Barnhart took this principle even further by presenting a slideshow of different drafts of a still-in-progress poem.
“I liked (the reading) a lot,” Christina Kljunich, ’23, said. “It was kind of that chaotic … nature that everyone knows and has gone through as a writer. So it made it a little bit more personal, I think, than other readings I’ve been to.”
The poem that Barnhart presented was an erasure, a style in which the poet takes an already-existing text and blocks out words. The words that remain constitute the poem. In his case, the text he has been erasing is personal. It is a peer-reviewed article that he wrote about his experience treating an Afghan soldier’s gunshot wound for 13 hours after falling under enemy fire on a deployment in 2016.
He began with his first draft, in which he followed strict, self-imposed rules: all words must be kept in their original order and no words may be partially erased to spell out other words. He also made the aesthetic decision to keep the original text visible. The result was a draft with which Barnhart was dissatisfied. In hindsight, though, it was necessary.
“I needed to write this draft,” Barnhart said. “At the time, I didn’t like anything I was writing … I was becoming really discouraged and had only just begun to come around to the realization that maybe the way I was feeling about writing was also related to my symptoms of depression and post-traumatic stress … I seemed to have lost the ability to access my voice — my authentic voice — in writing.”
Voice is everything when you are a writer. It informs the subject matter that you tackle, the people and places that grip your imagination and the themes that you revisit again and again. This is something that Ferrence has also been focused on lately.
“(Writing) is all about shifting perspectives,” Ferrence said. “As human beings, we’re often trapped in certain moments that we’ve experienced, and there’s some element of us that’s always there … I think all writers are always stuck and will never escape those foundational moments, and so we get to come to it from different places. We were built there, but we’re not trapped. Our artistic urge is about rebuilding our pathways through it.”

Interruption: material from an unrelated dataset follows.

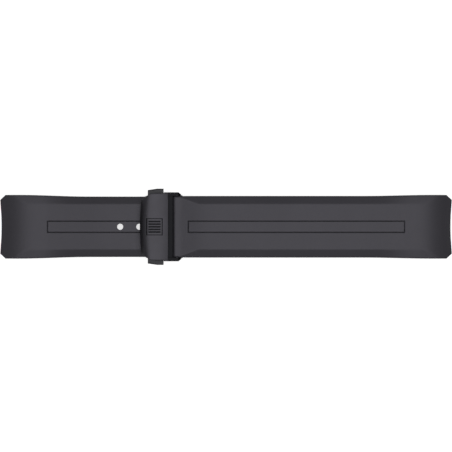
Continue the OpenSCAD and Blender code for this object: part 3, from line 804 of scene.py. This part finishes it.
# The two lugs, and the plate between them with its lap and rivet holes for the upper blade
for side in (-1, 1):
    ends = sorted((side * lug_in, side * lug_out))
    lug = block("lug", (button_x1 + 2 * slide_gap, ends[0], plate_z), (lug_x1, ends[1], lug_h))
    select("EDGE",
           lambda a, b: min(a[0], b[0]) > lug_x1 - touching and abs(a[2] - b[2]) < touching)
    bpy.ops.mesh.bevel(offset=lug_round, segments=8, profile=0.5)
    # Out of edit mode and back, as for the strap halves
    object_mode()
    edit_mode()
    cut_lug_slant(side)
    cut((cover_x1, 0, 0), (1, 0, 0))
    round_edges(lug, lug_edge, lambda p: p[2] > plate_z + touching, sharper_than=35, segments=3)
    unite(cover, lug)
cross = block("cross_plate", (cross_x0, -cross_half, plate_z - trim / 2),
              (plate_x1, cross_half, plate_top))
for side in (-1, 1):
    cut_lug_slant(side)
drill(cross, block("lap_step", (plate_x1 - lap_l, -2 * lug_in, plate_z - trim),
                   (plate_x1 + trim, 2 * lug_in, plate_z + blade_t / 2)))
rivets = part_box("upper_blade_rivets")
rivet_x, rivet_r = (rivets[0].x + rivets[1].x) / 2, (rivets[1].x - rivets[0].x) / 2
for y in (rivets[0].y + rivet_r, rivets[1].y - rivet_r):
    drill(cross, rod("rivet_hole", rivet_r + rivet_gap,
                     (rivet_x, y, plate_z - trim), (rivet_x, y, cover_h)))
unite(cover, cross)

# The foot is trimmed level, and the inside is cut hollow behind the roll's front
drill(cover, block("trimming", (cover_x0 - trim, -2 * lug_out, plate_z - 2 * trim),
                   (plate_x1 + trim, 2 * lug_out, plate_z)))
cavity = block("cavity", (cavity_x0, -cavity_half, plate_z - trim),
               (cavity_x1, cavity_half, cavity_top))
cut((cavity_x0, 0, cavity_top - cavity_bend_h), (-cavity_bend_h, 0, cavity_bend_l),
    keep_below=True)
drill(cover, cavity)

# The seat's cutter goes from 0 to 1 until its two sides take the height of the roll
seat = block("badge_seat", (badge_x0, -badge_w / 2, 0), (badge_x0 + badge_l, badge_w / 2, 1))
for step in range(1, badge_steps):
    cut((badge_x0 + badge_l * step / badge_steps, 0, 0), (1, 0, 0))
object_mode()
for vertex in seat.data.vertices:
    vertex.co.z = cover_top(vertex.co.x) + (trim if vertex.co.z > 0.5 else -badge_d)
drill(cover, seat)

# A window, an ear recess and a spring bar bore on either side
for side in (-1, 1):
    ends = sorted((side * (cavity_half - trim), side * (lug_out + trim)))
    drill(cover, block("window", (button_x0 - slide_gap, ends[0], button_z0 - slide_gap),
                       (button_x1 + slide_gap, ends[1], button_z1 + slide_gap)))
    ends = sorted((side * ear_in, side * (lug_out + trim)))
    drill(cover, block("ear_recess", (ear_x0 - ear_gap, ends[0], plate_z - trim),
                       (ear_x1 + ear_gap, ends[1], ear_top + ear_gap_top)))
    ends = sorted((side * (lug_in - trim), side * tip_bore_end))
    drill(cover, rod("tip_bore", tip_bore_r, (pivot_x, ends[0], pivot_z),
                     (pivot_x, ends[1], pivot_z), across=True, sides=32))
smooth(cover)

# Black-coated stainless steel, blasted: a satin, near-black metal with a soft broad highlight.
# The real pits are finer than a pixel, so they are drawn 0.2 mm wide to soften it unevenly.
satin = new_material("blasted_black_steel")
place = add_node(satin, "ShaderNodeTexCoord").outputs["Object"]
pits = add_node(satin, "ShaderNodeTexNoise", {"Scale": 1 / (0.2 * mm), "Detail": 2}, Vector=place)
clouds = add_node(satin, "ShaderNodeTexNoise", {"Scale": 1 / (6 * mm), "Detail": 2}, Vector=place)
tone = add_node(satin, "ShaderNodeValToRGB", Fac=clouds.outputs["Fac"])
for stop, position, code in zip(tone.color_ramp.elements, (0.3, 0.7), ("#403f43", "#434247")):
    stop.position, stop.color = position, colour(code)
gloss = add_node(satin, "ShaderNodeMapRange",
                 {"From Min": 0.3, "From Max": 0.7, "To Min": 0.42, "To Max": 0.5},
                 Value=pits.outputs["Fac"])
bump = add_node(satin, "ShaderNodeBump", {"Strength": 0.2, "Distance": 0.006 * mm},
                Height=pits.outputs["Fac"])
skin = add_node(satin, "ShaderNodeBsdfPrincipled", {"Metallic": 1},
                Base_Color=tone.outputs["Color"], Roughness=gloss.outputs["Result"],
                Normal=bump.outputs["Normal"])
add_node(satin, "ShaderNodeOutputMaterial", Surface=skin.outputs[0])
put_material(cover, satin)

# The same steel polished before coating: nearly black, with sharp dark reflections that faint
# polishing marks, drawn coarser than the real ones, blur a little. The same near-black also
# serves as painted shade in the slot behind the cover, in the badge's seat and in its grooves.
polished_steel_and_shade = new_material("polished_black_steel_and_painted_shade")
place = add_node(polished_steel_and_shade, "ShaderNodeTexCoord").outputs["Object"]
hairlines = add_node(polished_steel_and_shade, "ShaderNodeTexNoise", {"Scale": 1 / (0.5 * mm), "Detail": 2},
                     Vector=place)
gloss = add_node(polished_steel_and_shade, "ShaderNodeMapRange",
                 {"From Min": 0.3, "From Max": 0.7, "To Min": 0.14, "To Max": 0.22},
                 Value=hairlines.outputs["Fac"])
skin = add_node(polished_steel_and_shade, "ShaderNodeBsdfPrincipled",
                {"Metallic": 1, "Base Color": colour("#18181a")},
                Roughness=gloss.outputs["Result"])
add_node(polished_steel_and_shade, "ShaderNodeOutputMaterial", Surface=skin.outputs[0])
cover.data.materials.append(polished_steel_and_shade)
painted_shade_below = 0.1 * mm
# Polished are the back wall with its lugs. The plate between the lugs, deep in the slot, and the
# inside of the badge's seat take the same near-black steel as painted shade.
for face in cover.data.polygons:
    x, y, z = face.center
    in_seat = abs(y) < badge_w / 2 + 4 * near and badge_x0 < x < badge_x0 + badge_l
    if x > cover_x1 - 2 * near or in_seat and z < cover_top(x) - painted_shade_below:
        face.material_index = 1
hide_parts("clasp_cover")
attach(cover, "cover")

# Badge: a small square plate of the same blasted steel, pressed into its seat in the cover's
# roll. Plain fine grooves are stamped along it, and their floors take the polished near-black
# steel as painted shade.
badge_gap = 0.24 * mm
badge_groove_w = 0.5 * mm
badge_groove_d = 0.22 * mm
badge_groove_wall = 0.15  # share of its width that each sloped wall takes
badge_grooves = 5
badge_margin = 0.5 * mm
badge_rest = 0.02 * mm
badge_sunk = 0.05 * mm
badge_edge_r = 0.05 * mm
badge_edge_zone = 0.08 * mm
badge_low = badge_x0 + badge_gap
badge_high = badge_x0 + badge_l - badge_gap
badge_half = badge_w / 2 - badge_gap
badge = block("cover_plate", (badge_low, -badge_half, 0), (badge_high, badge_half, 1))
pitch = 2 * badge_half / (badge_grooves + 1)
lines = [side * badge_groove_w / 2 + number * pitch - badge_half
         for number in range(1, badge_grooves + 1) for side in (-1, 1)]
for y in lines:
    cut((0, y, 0), (0, 1, 0))
ends = [badge_low + badge_margin, badge_high - badge_margin]
bends = [mix(badge_low, badge_high, step / badge_steps) for step in range(1, badge_steps)]
for x in bends + ends:
    cut((x, 0, 0), (1, 0, 0))


def in_badge_groove(centre, normal):
    x, y, z = centre
    number = round((y + badge_half) / pitch)
    return (normal[2] > 0.9 and ends[0] < x < ends[1] and 0 < number <= badge_grooves
            and abs(y + badge_half - number * pitch) < badge_groove_w / 2)


select("FACE", in_badge_groove)
bpy.ops.mesh.inset(thickness=badge_groove_w * badge_groove_wall, depth=-badge_groove_d,
                   use_even_offset=False)
object_mode()
for vertex in badge.data.vertices:
    x, y, z = vertex.co
    vertex.co.z = cover_top(x) + (badge_rest - badge_d if z < 0.5 else z - 1 - badge_sunk)
round_edges(badge, badge_edge_r, lambda p: p[2] > cover_top(p[0]) - badge_edge_zone,
            sharper_than=40)
smooth(badge)
put_material(badge, satin)
badge.data.materials.append(polished_steel_and_shade)
# The groove floors, below the badge's face, get the near-black steel as painted shade
for face in badge.data.polygons:
    if face.center.z < cover_top(face.center.x) - painted_shade_below:
        face.material_index = 1
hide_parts("cover_badge")
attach(badge, "cover")

# Push buttons: black-coated steel, milled with fine ridges for the finger. Each slides in its
# window in the cover's side wall, and its latch hook sits behind it.
button_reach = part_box("rear_button")[1].y
button_inner = cavity_half - 0.05 * mm
button_rake = 0.47 * mm
button_round = 0.5 * mm
raked_to = mix(button_x0, button_x1, 0.6)
rounded_from = button_reach - button_rake - 0.1 * mm
hook_x0, hook_x1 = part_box("rear_latch_hook")[0].x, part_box("rear_latch_hook")[1].x
top_valleys, side_valleys = 3, 4
valley_w = 0.26 * mm
valley_d = 0.12 * mm
valley_wall = 0.03 * mm
ridge_smooth_angle = 25
valleys_y = [button_reach - button_round - (number + 0.75) * 2 * valley_w
             for number in range(top_valleys)]
valleys_z = [mix(button_z0, button_z1, (number + 0.5) / side_valleys)
             for number in range(side_valleys)]

# The cover's blasted black steel, which looks a shade darker on the small milled buttons
darker = satin.copy()
darker.name = "blasted_black_button_steel"
for node in darker.node_tree.nodes:
    if node.type == "VALTORGB":
        for stop, code in zip(node.color_ramp.elements, ("#38383a", "#3b3b3d")):
            stop.color = colour(code)

for side, name in ((-1, "front_button"), (1, "rear_button")):
    ends = sorted((side * button_inner, side * button_reach))
    button = block("ridged_" + name, (button_x0, ends[0], button_z0),
                   (button_x1, ends[1], button_z1))
    cut((raked_to, side * button_reach, 0), (-button_rake, side * (raked_to - button_x0), 0),
        keep_below=True)
    select("EDGE", lambda a, b: min(abs(a[1]), abs(b[1])) > rounded_from
           and abs(a[2] - b[2]) < touching)
    bpy.ops.mesh.bevel(offset=button_round, segments=4, profile=0.5)
    for y in valleys_y:
        for edge in (-0.5, 0.5):
            cut((0, side * (y - edge * valley_w), 0), (0, 1, 0))
    for z in valleys_z:
        for edge in (-0.5, 0.5):
            cut((0, 0, z + edge * valley_w), (0, 0, 1))

    def in_valley(centre, normal):
        x, y, z = centre
        if normal[2] > 0.9:
            return any(abs(abs(y) - middle) < valley_w / 2 for middle in valleys_y)
        return (side * normal[1] > 0.9
                and any(abs(z - middle) < valley_w / 2 for middle in valleys_z))

    select("FACE", in_valley)
    bpy.ops.mesh.inset(thickness=valley_wall, depth=-valley_d, use_even_offset=True)
    ends = sorted((side * button_inner, side * (cavity_half + slide_gap)))
    flange = block("flange", (hook_x0, ends[0], button_z0), (hook_x1, ends[1], button_z1))
    pick(button)
    flange.select_set(True)
    bpy.ops.object.join()
    smooth(button, ridge_smooth_angle)
    put_material(button, darker)
    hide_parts(name)
    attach(button, name)

# Inner works and blades: stamped and turned stainless steel. The blades, the base and the cover
# are coated black, and the pins, rods, rivets, screws and springs are left bare.

# Bare turned steel: bright grey, with a gloss that the tool's marks, drawn 0.4 mm coarse, vary
bare = new_material("turned_stainless_steel")
place = add_node(bare, "ShaderNodeTexCoord").outputs["Object"]
streaks = add_node(bare, "ShaderNodeTexNoise", {"Scale": 1 / (0.4 * mm), "Detail": 2},
                   Vector=place)
gloss = add_node(bare, "ShaderNodeMapRange",
                 {"From Min": 0.3, "From Max": 0.7, "To Min": 0.24, "To Max": 0.34},
                 Value=streaks.outputs["Fac"])
skin = add_node(bare, "ShaderNodeBsdfPrincipled", {"Metallic": 1, "Base Color": colour("#bcbec2")},
                Roughness=gloss.outputs["Result"])
add_node(bare, "ShaderNodeOutputMaterial", Surface=skin.outputs[0])

# Widths in millimetres of the bevels that break their edges. The springs are round wire.
flat_angle = math.radians(0.5)
edge_angle = math.radians(40)
bevels = {"clasp_base": 0.12, "lower_blade": 0.1, "upper_blade": 0.1, "front_latch_hook": 0.05,
          "rear_latch_hook": 0.05, "spring_bridge": 0.08, "hinge_pin": 0.1, "strap_stud": 0.08,
          "upper_blade_rivets": 0.05, "lower_blade_rivets": 0.05, "front_guide_rod": 0.05,
          "rear_guide_rod": 0.05, "bridge_screws": 0.03, "spring_bar_tube": 0.05,
          "spring_bar_tip_front": 0.04, "spring_bar_tip_rear": 0.04}
coated = ("clasp_base", "lower_blade", "upper_blade")
for name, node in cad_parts.items():
    if node.hide_render:
        continue
    put_material(node, satin if name in coated else bare)
    if name in bevels:
        weld = node.modifiers.new("weld", "WELD")
        weld.merge_threshold = touching
        flatten = node.modifiers.new("flatten", "DECIMATE")
        flatten.decimate_type = "DISSOLVE"
        flatten.angle_limit = flat_angle
        soften = node.modifiers.new("bevel", "BEVEL")
        soften.width = bevels[name] * mm
        soften.segments = 2
        soften.limit_method = "ANGLE"
        soften.angle_limit = edge_angle

# Each button spring, which shortens against the bridge as its button is pressed in, gets a mesh of
# its own
for name, side in (("front_button", -1), ("rear_button", 1)):
    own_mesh(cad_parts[name + "_spring"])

Over the course of the evening, the audience watched as Barnhart’s first draft morphed into a much different second draft, built upon the one phrase from his initial attempt that he liked: “the field extended in the field,” and eventually a third draft, inspired by the ancient pastoral tradition, in which he gave himself permission to spell out the word “sing” using letters poached from other words in the article.
Barnhart explained that he began to think of his experience in the field as that of a shepherd — himself, the other medics and the casualties — singing a song. This is the direction in which he sees the still-unfinished poem heading. It is also more than a poem, Barnhart explained. It is a reckoning with himself.
“As I have been slowly … working on developing a better understanding of my mental health, this project has transformed from a weird little experiment to a very concrete representation of my relationship to language and the weight of traumatic experience,” Barnhart said. “There’s still a long way to go … but (the poem) feels like something to me, and that feels like massive, massive progress.”
Sydney Emerson is a member of the class of 2023. She is from Bradford, Pennsylvania and is an English major with a history minor.